Measured 2026-06-04 against a full public-domain KJV Bible (66 files, 4.28 MB).

**Parse-bound, not query-bound.** mq reparses the whole document on every
invocation; latency tracks document *size*, not selector or match count. On the
4.28 MB file every query — whether it returned 66 matches or 32,418 — ran
~3.2–3.3 s (~1.3 MB/s); on a normal-sized doc it is single-digit ms. Never loop
mq per query over a large corpus: extract once with `-F json` and work on the
result, or accept a constant per-call parse tax.

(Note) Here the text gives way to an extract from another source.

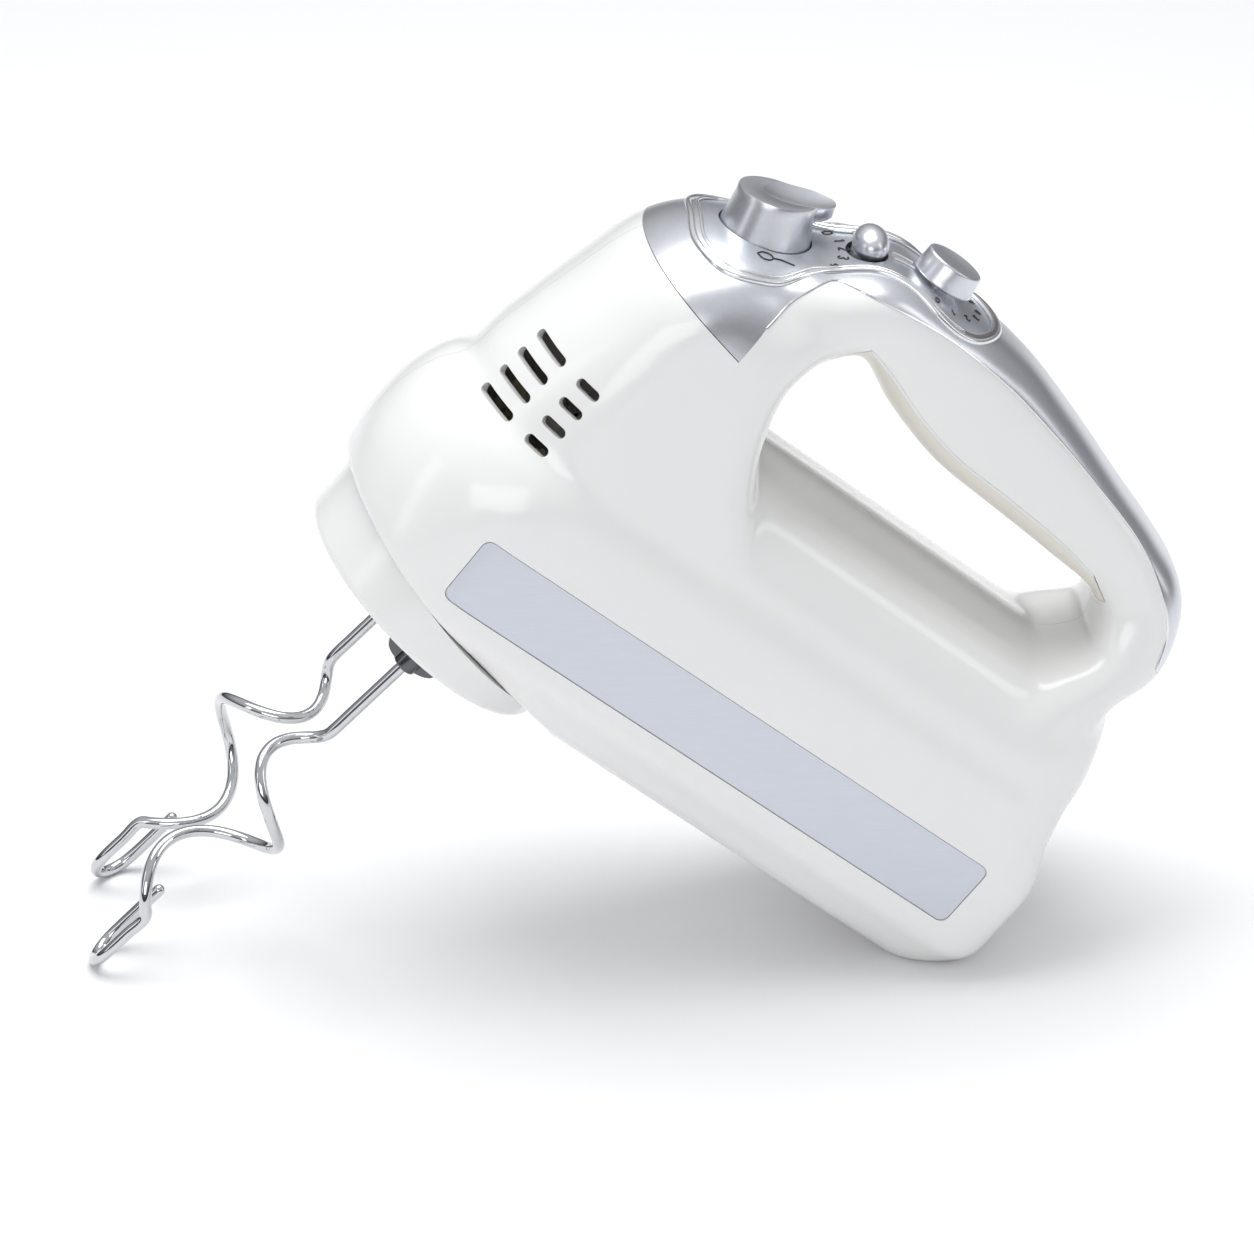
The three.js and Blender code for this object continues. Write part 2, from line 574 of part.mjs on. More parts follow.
// ---------------------------------------------------------------- motor (drive frame, about x)
const STATOR = { start: 46, end: 80, half: 21, bore: 15 };
function statorCore() {
  const { start, end, half, bore } = STATOR;
  const stack = box(end - start, 2 * half, 2 * half + 6, (start + end) / 2, 0, 0);
  const pockets = [-1, 1].map((side) => box(60, 10, 24, 60, side * 15.5, 0));
  return cut(solid(stack), rod('x', bore, 0, 120, 0, 0, 24), ...pockets);
}

// Field coil: a flat racetrack round one pole, bent over at both ends of the core.
function fieldCoil(side) {
  const { start, end } = STATOR;
  const outerLoop = box(end - start + 12, 6, 22, (start + end) / 2, side * 16.2, 0);
  return cut(solid(outerLoop), box(end - start + 3, 10, 13, (start + end) / 2, side * 16.2, 0),
    rod('x', STATOR.bore + 0.2, 0, 120, 0, 0, 24));
}

function armatureCore() {
  const outline = [];
  const slots = 12;
  for (let i = 0; i < slots; i++) {
    for (const [r, t] of [[8, -0.5], [12.6, -0.42], [14, -0.4], [14.2, 0], [14, 0.4], [12.6, 0.42]]) {
      const a = ((i + t) * 2 * Math.PI) / slots;
      outline.push([r * Math.cos(a), r * Math.sin(a)]);
    }
  }
  const bar = plate(outline, STATOR.start + 1, STATOR.end - 1).rotateY(Math.PI / 2);
  return cut(solid(bar), rod('x', SHAFT_RADIUS + GAP, 0, 120, 0, 0, 20));
}

function winding(a, b) {
  const profile = [[3.1, a], [9, a], [12.6, a + 1.5], [13, (a + b) / 2],
    [12.6, b - 1.5], [9, b], [3.1, b], [3.1, a]];
  return new THREE.LatheGeometry(profile.map(([r, x]) => new THREE.Vector2(r, x)), 14)
    .rotateZ(-Math.PI / 2);
}

function commutator() {
  const grooves = Array.from({ length: 12 }, (_, i) =>
    box(14, 0.7, 2, 94, 0, 9).rotateX((i * Math.PI) / 6));
  return cut(sleeve('x', 9, SHAFT_RADIUS + GAP, 88, 100), ...grooves);
}

const FAN_END = 38.8;          // rear face of the fan, clear of the field coils
function coolingFan() {
  let rotor = sleeve('x', 5, SHAFT_RADIUS + GAP, 26, FAN_END);
  rotor = rotor.add(sleeve('x', 19, SHAFT_RADIUS + GAP, FAN_END - 1.6, FAN_END, 0, 0, 24));
  for (let i = 0; i < 10; i++) {
    const blade = box(11, 1.2, 14.2, 33, 0, 11.6).rotateX((i * Math.PI) / 5);
    rotor = rotor.add(solid(blade));
  }
  return rotor;
}

function motorBracket() {
  const bracket = join(box(3, 40, 40, 107.5, 0, 0), box(27, 6, 3, 94.5, 17, 18.5),
    box(27, 6, 3, 94.5, -17, 18.5));
  const airHoles = [-1, 1].map((side) => box(10, 8, 14, 107, side * 13, -8));
  return cut(bracket, rod('x', 5.3, 100, 115, 0, 0, 14), ...airHoles);
}

const BRUSH_X = 94;
const brushHolder = (side) => cut(solid(box(8, 11, 8, BRUSH_X, side * 17.5, 0)),
  box(4.6, 14, 4.6, BRUSH_X, side * 18, 0));
const carbonBrush = (side) => box(4, 9, 4, BRUSH_X, side * 14, 0);

// ---------------------------------------------------------------- ejector (drive frame)
// The plunger under the speed knob pushes this yoke down; its two pins push the hooks out.
const YOKE_Z = 71;
function ejectorYoke() {
  const bar = box(8, 2 * SPINDLE_Y + 6, 4, 0, 0, YOKE_Z);
  const pins = [-1, 1].map((side) =>
    rod('z', 2, HOOK.top + GAP, YOKE_Z, 0, side * SPINDLE_Y, 14));
  const post = rod('z', 2.4, YOKE_Z, 110, 0, 0, 14);
  return join(bar, ...pins, post);
}

function coilSpring(radius, wireRadius, z0, z1, turns) {
  const points = Array.from({ length: turns * 8 + 1 }, (_, i) => {
    const a = (i * 2 * Math.PI) / 8;
    return new THREE.Vector3(radius * Math.cos(a), radius * Math.sin(a), z0 + ((z1 - z0) * i) / (turns * 8));
  });
  return wire(new THREE.CatmullRomCurve3(points), wireRadius, turns * 8, 4);
}

// ---------------------------------------------------------------- assembly: casing
add(mixer, 'left_housing', housing(-1), glossWhite);
add(mixer, 'right_housing', housing(1), glossWhite);
add(mixer, 'top_cover', topCover(), satinSilver);
add(mixer, 'control_panel', controlPanel(), panelSilver);
add(mixer, 'grip_insert', gripInsert(), ivory);
for (const [name, side] of [['badge_left', -1], ['badge_right', 1]]) {
  add(mixer, name, outer.intersect(badgeZone(side, 0, SKIN)), brushedStrip);
}
add(mixer, 'cord_inlet', cordInlet(), blackPlastic);
SCREWS.forEach(([x, z], i) => add(mixer, `housing_screw_${i + 1}`, screw(x, z), steel));
add(drive, 'spindle_cover', spindleCover(), glossWhite);

// ---------------------------------------------------------------- assembly: controls
add(speedGroup, 'speed_knob', speedKnob(), satinSilver);
add(turboGroup, 'turbo_button', turboButton(), satinSilver);
add(regulatorGroup, 'regulator_knob', regulatorKnob(), satinSilver);
const PLUNGER = { top: STEM_END - GAP, collar: -8.8, foot: -24 };
// The return spring stands at its pressed length, clear of the collar over the whole stroke.
const SPRING = { top: PLUNGER.collar - EJECT_STROKE - 0.7, foot: -18.3 };
add(speedGroup, 'ejector_plunger', join(rod('z', 3, PLUNGER.foot, PLUNGER.top, 0, 0, 14),
  rod('z', 5.5, PLUNGER.collar, PLUNGER.top, 0, 0, 16)), beigePlastic);
add(speedGroup, 'ejector_spring', coilSpring(4.6, 0.4, SPRING.foot, SPRING.top, 4), steel);
add(speedGroup, 'speed_switch', sleeve('z', 11, 3.4, SPRING.foot - 6.5, SPRING.foot - 0.7), blackPlastic);
add(turboGroup, 'turbo_switch', box(12, 8, 6, 0, 0, -12.5), blackPlastic);
add(regulatorGroup, 'regulator_potentiometer', join(rod('z', 7.5, -16, -10, 0, 0, 24),
  rod('z', 2.2, -11, -7.3, 0, 0, 12)), steel);
add(regulatorGroup, 'control_board', box(34, 22, 1.6, 14, 0, -17.5), boardGreen);

// ---------------------------------------------------------------- assembly: drive
const SIDES = [['left', -1], ['right', 1]];
add(drive, 'gearbox_frame', gearboxFrame(), beigePlastic);
add(drive, 'ejector_yoke', ejectorYoke(), beigePlastic);
for (const [name, side] of SIDES) {
  const axis = new THREE.Group();
  axis.position.y = side * SPINDLE_Y;
  drive.add(axis);
  add(axis, `spindle_${name}`, sleeve('z', SPINDLE_OUTER, SPINDLE_BORE, SPINDLE_FOOT, SPINDLE_TOP), steel);
  add(axis, `spindle_bush_${name}`,
    sleeve('z', SPINDLE_OUTER + 2.2, SPINDLE_OUTER + GAP, FRAME_Z - 1, FRAME_Z + 4), brass);
  add(axis, `worm_wheel_${name}`, wormWheel(), gearPlastic).position.z = DRIVE_Z;
  if (side < 0) add(axis, 'hook_collar', hookCollar(), chrome);
  const curve = hookCurve(-side, HOOK_PHASE[name]);
  const shank = rod('z', 2.6, 7, HOOK.top, 0, 0, 10);
  add(axis, `hook_${name}`, join(wire(curve, WIRE_RADIUS, 66, 6), shank), chrome);
}

// ---------------------------------------------------------------- assembly: motor
const motor = new THREE.Group();
motor.position.z = DRIVE_Z;
drive.add(motor);
add(motor, 'armature_shaft', rod('x', SHAFT_RADIUS, -24, 111, 0, 0, 16), steel);
add(motor, 'worm', worm(), steel);
add(motor, 'cooling_fan', coolingFan(), blackPlastic);
add(motor, 'armature_core', armatureCore(), lamination);
add(motor, 'armature_winding_front', winding(42, 46.5), copper);
add(motor, 'armature_winding_rear', winding(79.6, 85), copper);
add(motor, 'commutator', commutator(), copper);
add(motor, 'stator_core', statorCore(), lamination);
for (const [name, side] of SIDES) {
  add(motor, `field_coil_${name}`, fieldCoil(side), copper);
  add(motor, `brush_holder_${name}`, brushHolder(side), brass);
  add(motor, `carbon_brush_${name}`, carbonBrush(side), carbon);
}
add(motor, 'front_bearing', sleeve('x', 5, SHAFT_RADIUS + GAP, 18.5, 23), brass);
add(motor, 'rear_bearing', sleeve('x', 5, SHAFT_RADIUS + GAP, 105.5, 110), brass);
add(motor, 'motor_bracket', motorBracket(), beigePlastic);

// Inner lead: from the cord inlet up the rear pillar and along the grip to the switches.
const LEAD_POINTS = [[198, 66], [192, 72], [189, 86], [190, 100], [183, 112], [168, 119],
  [150, 124], [136, 127]];
const leadCurve = new THREE.CatmullRomCurve3(LEAD_POINTS.map(([x, z]) => new THREE.Vector3(x, 0, z)));
add(mixer, 'inner_lead', wire(leadCurve, 2.4, 24, 8), blackPlastic);

// ---------------------------------------------------------------- stand on the table
const object = new THREE.Group();
object.add(mixer);
object.updateMatrixWorld(true);
const bounds = new THREE.Box3().setFromObject(mixer, true);
const centre = bounds.getCenter(new THREE.Vector3());
mixer.position.set(-centre.x, -centre.y, -bounds.min.z);

export default object;
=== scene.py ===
import json
import math

import bmesh
import bpy
import numpy as np
from mathutils import Matrix, Vector
from mathutils.bvhtree import BVHTree


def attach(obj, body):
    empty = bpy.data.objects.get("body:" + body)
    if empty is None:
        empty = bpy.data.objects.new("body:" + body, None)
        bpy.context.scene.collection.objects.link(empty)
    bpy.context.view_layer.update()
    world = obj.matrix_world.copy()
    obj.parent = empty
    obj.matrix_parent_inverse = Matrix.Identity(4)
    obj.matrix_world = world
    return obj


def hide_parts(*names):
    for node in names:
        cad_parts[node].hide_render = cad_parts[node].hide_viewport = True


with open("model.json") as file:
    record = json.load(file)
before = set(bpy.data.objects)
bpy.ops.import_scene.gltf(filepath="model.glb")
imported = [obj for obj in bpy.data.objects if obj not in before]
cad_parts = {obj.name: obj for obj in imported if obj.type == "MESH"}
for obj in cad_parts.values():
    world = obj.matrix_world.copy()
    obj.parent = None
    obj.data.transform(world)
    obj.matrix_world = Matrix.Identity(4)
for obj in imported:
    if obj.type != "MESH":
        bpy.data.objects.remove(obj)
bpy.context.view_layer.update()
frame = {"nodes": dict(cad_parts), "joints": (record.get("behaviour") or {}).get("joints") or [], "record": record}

# The shapes are worked out in millimetres in the mixer frame (x from the nose to the rear, y to the
# right, z up from the base) or the drive frame (z along the spindles) and placed in the row frame.
MM = 0.001

# ---------------------------------------------------------------- dimensions
SPINDLE_LEAN = math.radians(7.5)
SPINDLE_X = 44.5
SPINDLE_Y = 21.0
DRIVE_Z = 51.0
WALL = 2.2
HEEL_START = 197.5
REST_TILT = math.radians(37.5)
NOSE_CUT_ANGLE = math.radians(16.5)
NOSE_LENGTH = 40.0
WIRE_RADIUS = 1.6
HOLE_RADIUS = 7.0
GRID_STEP = 1.0
SOFTENING = 10                 # averaging passes: fillets of about 3 mm

# Horizontal slices of the body: [z, front x, rear x, half width].
BASE_SLICES = [
    [-2, 20, 209, 26], [0, 20, 209, 29.5], [8, 9, 211, 36.5], [15.5, 3.5, 212, 42.6], [19, 2.4, 212, 43],
    [26, 0.8, 212, 43], [36, 0, 212, 43], [45, 1, 208.5, 43], [52, 3, 206, 42],
    [58, 6, 205, 40.5], [63, 10.5, 204.5, 38], [66, 13, 204, 35],
]
COLUMN_SLICES = [
    [42, 2, 100, 34], [46, 4, 100, 36], [62, 10.5, 98, 38.6], [70, 11.3, 94, 38.2], [84, 14.8, 83, 37.4],
    [98, 18.8, 76, 36.2], [110, 22.4, 73.5, 35], [117, 26, 75, 33.5], [123, 31, 78, 30.5],
    [128, 37, 82, 26], [132, 45, 86, 20], [135.5, 54, 90, 12], [138, 62, 92, 4],
]
REAR_SLICES = [
    [42, 40, 205, 34], [46, 40, 205, 36], [56, 40, 205.5, 39], [64, 40, 205.5, 38.4], [72, 44, 204.5, 36],
    [79, 50, 203.5, 31], [83.5, 56, 203, 24], [86, 62, 202, 14], [87.5, 66, 200, 4],
]
# Handle stations: [top x, top z, underside x, underside z, half width].
HANDLE_STATIONS = [
    [56, 136, 60, 98, 27], [68, 142, 70, 110, 28], [82, 147, 84, 124, 25.5],
    [104, 148.3, 106, 116, 23], [124, 146, 122, 111, 20], [144, 140.5, 141, 109.5, 18.5],
    [165, 133.5, 160, 108.5, 18], [184, 127, 177, 107, 18], [197, 121, 184, 102, 20],
    [205.5, 107, 183, 91, 24], [203.5, 92, 175, 80, 30], [204, 76, 163, 66, 36],
]
HANDLE_POWER = 3.2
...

**Selectors return nodes, not your domain concepts.** `.h2` over the KJV
returned 1,250 nodes — 1,184 chapter headings plus 66 `eof` markers the source
appended per file, while single-chapter books emitted no chapter heading at all.
`.text` also pulled heading text into the paragraph stream. A raw selector count
is a *node* count; map it to your concept with an explicit predicate
(e.g. `grep -E '^[0-9]+ '` for verses) and check it against a known total before
trusting the number.

**An empty result is ambiguous.** Zero output means *either* the selector
matched nothing *or* mq never ran — a wrapper like `time`/`env` failed in `dash`,
or a malformed heredoc swallowed the command. Re-run the bare
`mq 'QUERY' file.md` before concluding a selector or function is broken.
(Self-inflicted 2026-06-04: a `time: not found` shell error read as a
`to_text()` defect; `to_text()` on code blocks works.)

## Reference

Selector aliases, the built-in function library, table-of-contents and
transform recipes, in-place-edit caveats, and CLI flags live in
[references/cheatsheet.md](references/cheatsheet.md). Read it before writing a
non-trivial query — the dialect is jq-*like*, not jq, so the function names
differ. When unsure of syntax, `mq repl` gives instant feedback.